Hitherto the movement toward peace has not gone beyond this conception
of it, as a collusive safeguarding of national discrepancies by force of
arms. Such a peace is necessarily precarious, partly because armed force
is useful for breaking the peace, partly because the national
discrepancies, by which these current peace-makers set such store, are a
constant source of embroilment. What the peace-makers might logically be
expected to concern themselves about would be the elimination of these
discrepancies that make for embroilment. But what they actually seem
concerned about is their preservation. A peace by collusive neglect of
those remnants of feudalistic make-believe that still serve to divide
the pacific nations has hitherto not seriously come under advisement.

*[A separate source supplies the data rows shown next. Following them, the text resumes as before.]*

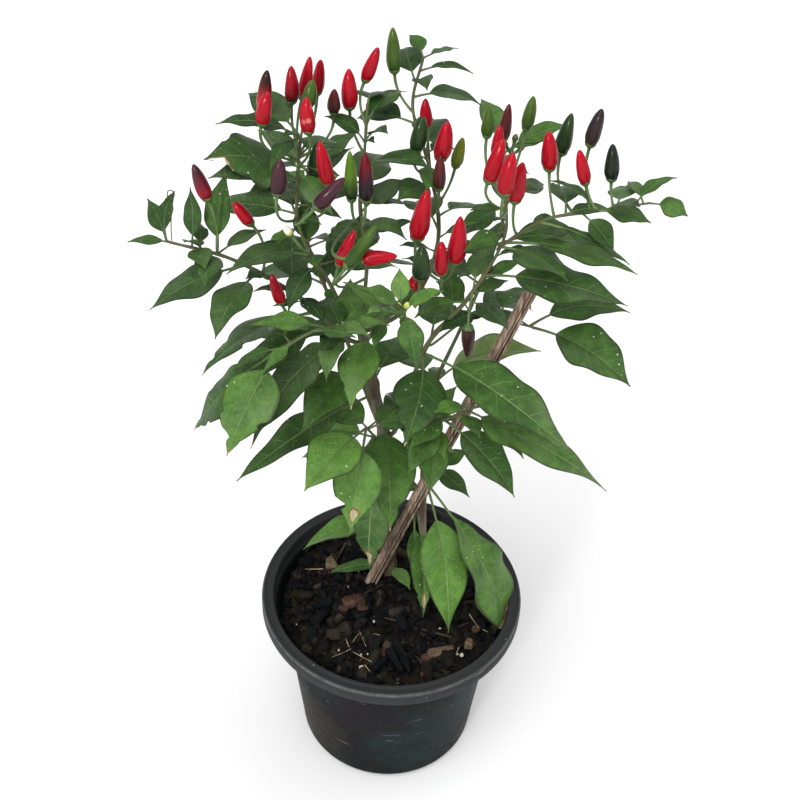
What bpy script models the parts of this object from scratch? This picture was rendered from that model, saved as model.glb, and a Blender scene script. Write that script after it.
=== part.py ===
# A potted chilli pepper plant: a black nursery pot of potting mix with a woody, branching
# plant in it, leaves and upright peppers on every branch, and two wooden stakes.
# The origin is at the middle of the pot's underside, +Z is up and the front is -Y.

import math

import bmesh
import bpy
from mathutils import Matrix, Vector

MM = 0.001
GAP = 0.3  # mm left between two pieces that touch

# Pot, in mm: a squat tapered body, a flared collar and a flat rolled rim.
POT_HEIGHT = 150
POT_RIM_RADIUS = 100
POT_MOUTH_RADIUS = 91
POT_SHOULDER_RADIUS = 82
POT_SHOULDER_HEIGHT = 124
POT_BASE_RADIUS = 70
POT_BASE_ROUND = 8
POT_WALL = 2
POT_RIM_DROP = 12
POT_SEGMENTS = 40
DRAIN_HOLES = 6
DRAIN_HOLE_RADIUS = 4.5
DRAIN_HOLE_CIRCLE = 46
DRAIN_HOLE_SIDES = 12

# Potting mix, in mm: its height at the edge, the low ring it rises to and its dished middle.
SOIL_HEIGHT = 132
SOIL_RISE = 0.9
SOIL_DIP = 1.5
POCKET_MARGIN = GAP + 0.2  # room around what is pushed into the mix

# Stakes, in mm: the point where each leaves the soil, its top, and its section.
STAKE_DEPTH = 55
STAKE_POINT_LENGTH = 14
STAKE_POINT_SHARE = 0.5
STAKE_SIDES = 8
STAKE_MAIN = {"foot": (-17, 20, 133), "top": (81, 8, 431), "wide": 9.6, "deep": 7}
STAKE_BACK = {"foot": (24, 60, 133), "top": (20, 58, 232), "wide": 5.5, "deep": 4.5}

# Plant, in mm.
STEM_SIDES = 6
LEAF_SIDES = 4
LEAF_HALF_THICKNESS = 0.5
LEAF_ARCH = 0.07  # rise of a leaf's middle above its chord, as a share of its length
PETIOLE_RADIUS = 0.9
PEDICEL_RADIUS = 0.9
PEDICEL_REACH = 14  # a pepper hangs on the stem place nearest to this far behind its base
PEDICEL_BEND = 0.6  # how far back its bend lies, as a share of its length
PEDICEL_SIDES = 5
PEDICEL_SHARES = (0.4, 0.75)  # the places of its two middle rings
CALYX_LENGTH = 3
CALYX_SHARE = 0.3  # the calyx's radius, as a share of the pepper's width
FRUIT_SIDES = 6
# (share of the length, share of the half width) along a leaf and along a pepper
LEAF_OUTLINE = ((0.22, 0.08), (0.45, 0.96), (0.75, 0.7))
FRUIT_OUTLINE = ((0.0, 0.66), (0.22, 1.0), (0.5, 0.93), (0.8, 0.64), (1.0, 0.2))

COLOURS = {
    "pot": ((0.028, 0.029, 0.032), 0.48),
    "soil": ((0.022, 0.017, 0.013), 0.95),
    "stake": ((0.205, 0.145, 0.105), 0.85),
    "stem": ((0.095, 0.105, 0.045), 0.7),
    "foliage": ((0.045, 0.115, 0.032), 0.5),
    "red": ((0.58, 0.002, 0.012), 0.22),
    "maroon": ((0.14, 0.012, 0.014), 0.28),
    "purple": ((0.07, 0.02, 0.026), 0.3),
    "green": ((0.07, 0.14, 0.02), 0.3),
    "dark_green": ((0.018, 0.045, 0.012), 0.3),
}

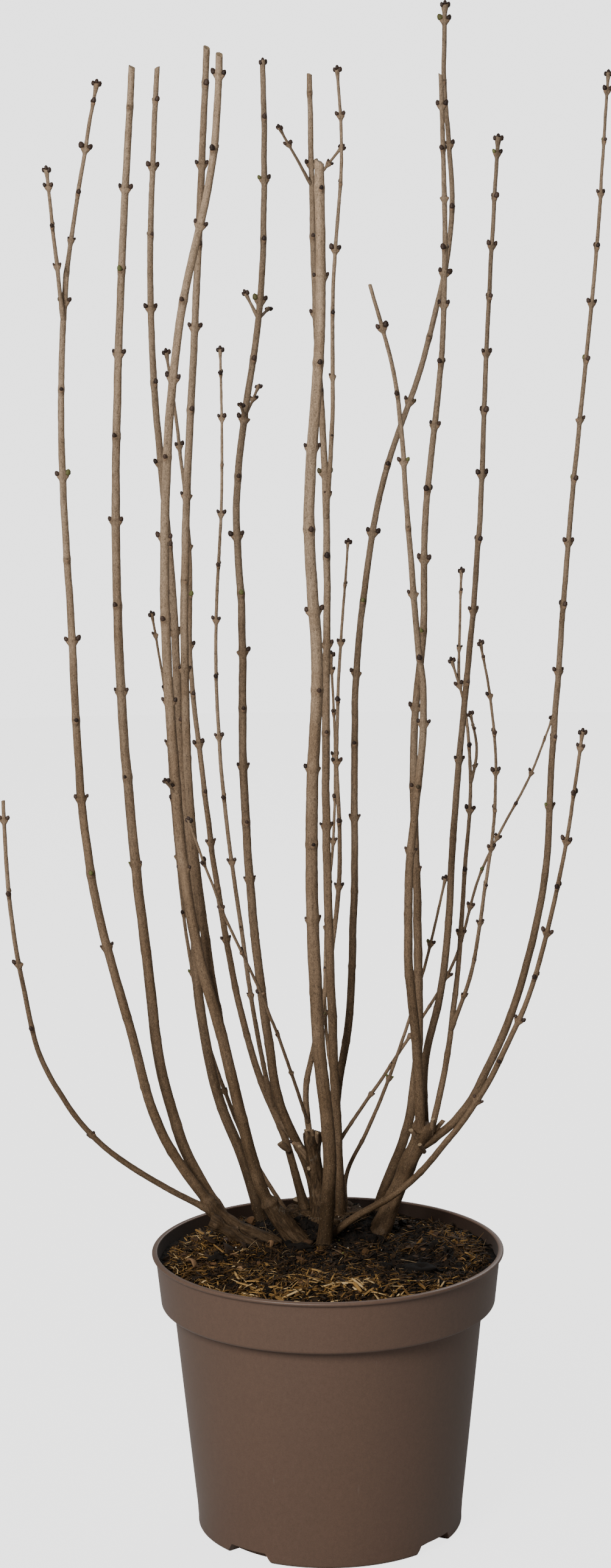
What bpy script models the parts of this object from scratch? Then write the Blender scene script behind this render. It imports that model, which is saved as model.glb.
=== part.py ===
"""A bare lilac bush in its nursery pot.

Metres, +Z up. The origin is the centre of the pot's flat underside, -Y is the front and +X the right.
Every stem is described in millimetres over the compost: where it stands, where it ends, and where it
stands sideways at a few heights between. Its wood, its pairs of buds and its foot follow by rule.
"""

import math
import random

import bmesh
import bpy
import numpy as np
from mathutils import Vector
from mathutils.bvhtree import BVHTree

MM = 0.001
GAP = 0.3 * MM                  # left between pieces that touch on the plant

# Pot, in millimetres
POT_HEIGHT = 228
LIP_RADIUS = 140
LIP_THICKNESS = 3
BAND_HEIGHT = 43.6
BAND_TOP_RADIUS = 136.8
BAND_FOOT_RADIUS = 133.2
BAND_ROUNDING = 3
BODY_TOP_RADIUS = 123.3
BODY_FOOT_RADIUS = 106
FOOT_ROUNDING = 3
WALL = 3
WALL_STEP = 8                   # height over which the wall steps out into the band
FLOOR = 11
NOTCH_HEIGHT = 8
NOTCH_WIDTH = 39
NOTCH_DEPTH = 12
NOTCH_ANGLES = (-38, 52, 142, 232)      # degrees from the front, turning right
TURNED_STEPS = 48

# Compost, in millimetres
SOIL = 225.5                    # level round the stems, over the pot's underside
SOIL_EDGE_DROP = 8
SOIL_FLAT_RADIUS = 104

# Root crown, the woody head that the middle stems rise from
CROWN_TOP = 17                  # over the compost
CROWN_CENTRE = (-2, 62)
CROWN_TOP_RADII = (32, 24)
CROWN_FOOT_RADII = (36, 27)
CROWN_SIDES = 28
CROWN_EDGE = 3

# Wood, in millimetres
SIDES = 6
BUDS = (20, 45, 1)              # first pair below the tip, next pair below that, growth of each gap
FIRST_PAIR = 15                 # no pair stands nearer to the tip than this
SIDEWAYS = 25                   # degrees that a stem's first pair may point off sideways
BUD_OUT = 2.3
BUD_RISE = 2.2
BUD_BELOW = 3.5
BUD_ABOVE = 5.0
NODE_SWELL = 1.12
TIP_BUD = 8.0
FLARE_REACH = 12
KNOB = 1.35
PATH_STEPS = 600

BARK = (0.20, 0.145, 0.095)
OLD_BARK = (0.11, 0.075, 0.048)
POT_COLOUR = (0.125, 0.083, 0.063)
COMPOST_COLOUR = (0.035, 0.023, 0.013)


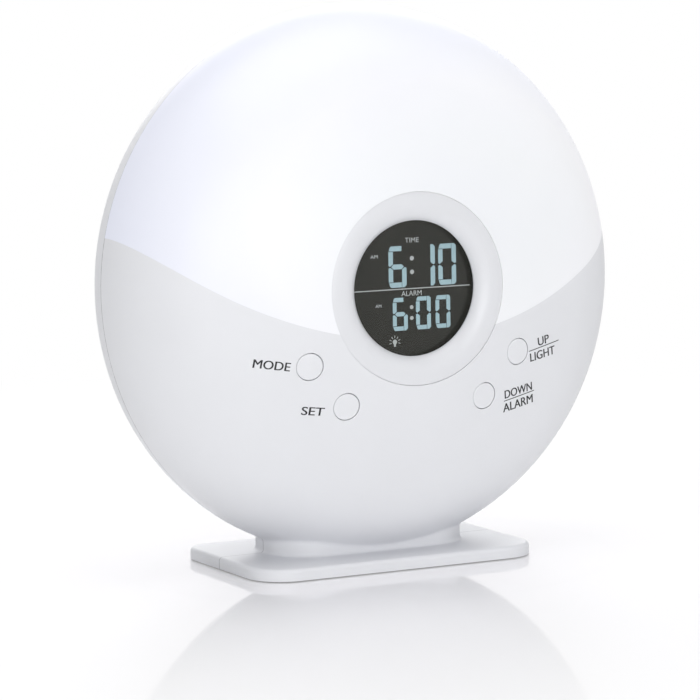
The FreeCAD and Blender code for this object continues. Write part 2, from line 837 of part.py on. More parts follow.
door_panel = cut("door_panel", common("door_dome", rear_outer, door_prism("door_outline_room", 0)), [door_inner])
door_metal = []
door_low = bay_height - door_tall
for index, x in enumerate(tab_spots):
    half = size.tab_width / 2
    door_metal.append(block(f"tab_{index}", (x - half, x + half), (size.tab_front, tab_back),
                            (door_low - size.tab_reach, door_low + size.door_lap + size.lip_gap * 3)))
    web = block(f"tab_web_{index}", (x - half, x + half), (size.tab_front, FAR),
                (door_low + size.lip_gap * 2, door_low + size.door_lap + size.lip_gap * 3))
    door_metal.append(common(f"tab_web_inside_{index}", web, rear_middle))
rib_front = size.bay_floor + size.cell_radius * 2 + size.door_gap
for index, x in enumerate((-size.bay_half_wide * 0.4, size.bay_half_wide * 0.4)):
    rib = block(f"door_rib_{index}", (x - size.lip_width / 2, x + size.lip_width / 2), (rib_front, FAR),
                (bay_height - size.bay_half_tall + size.tab_reach, bay_height + size.bay_half_tall - size.tab_reach))
    door_metal.append(common(f"door_rib_inside_{index}", rib, rear_middle))
door_top = bay_height + door_tall
slits = [
    block(f"door_slit_{index}", (x - size.slit_width / 2, x + size.slit_width / 2), (rib_front, FAR),
          (door_top - size.slit_length, door_top + 1))
    for index, x in enumerate((-size.slit_across, size.slit_across))
]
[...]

Evidently, hitherto, and for the calculable future, peace is a relative
matter, a matter of more or less, whichever of the several working
conceptions spoken of above may rule the case. Evidently, too, a peace
designed to strengthen the national establishment against eventual war,
will count to a different effect from a collusive peace of a defensive
kind among the pacific peoples, designed by its projectors to conserve
those national discrepancies on which patriotic statesmen like to dwell.
Different from both would be the value of a peace by neglect of such
useless national discriminations as now make for embroilment. A
protracted season of peace should logically have a somewhat different
cultural value according to the character of the public policy to be
pursued under its cover. So that a safe and sane conservation of the
received law and order should presumably best be effected under cover of
a collusive peace of the defensive kind, which is designed to retain
those national discrepancies intact that count for so much in the
national life of today, both as a focus of patriotic sentiment and as an
outlet for national expenditures. This plan would involve the least
derangement of the received order among the democratic peoples, although
the plan might itself undergo some change in the course of time.

* * * * *

Among the singularities of the latterday situation, in this connection,
and brought out by the experiences of the great war, is a close
resemblance between latterday warlike operations and the ordinary
processes of industry. Modern warfare and modern industry alike are
carried on by technological processes subject to surveillance and
direction by mechanical engineers, or perhaps rather experts in
engineering science of the mechanistic kind. War is not now a matter of
the stout heart and strong arm. Not that these attributes do not have
their place and value in modern warfare; but they are no longer the
chief or decisive factors in the case. The exploits that count in this
warfare are technological exploits; exploits of technological science,
industrial appliances, and technological training. As has been remarked
before, it is no longer a gentlemen's war, and the gentleman, as such,
is no better than a marplot in the game as it is played.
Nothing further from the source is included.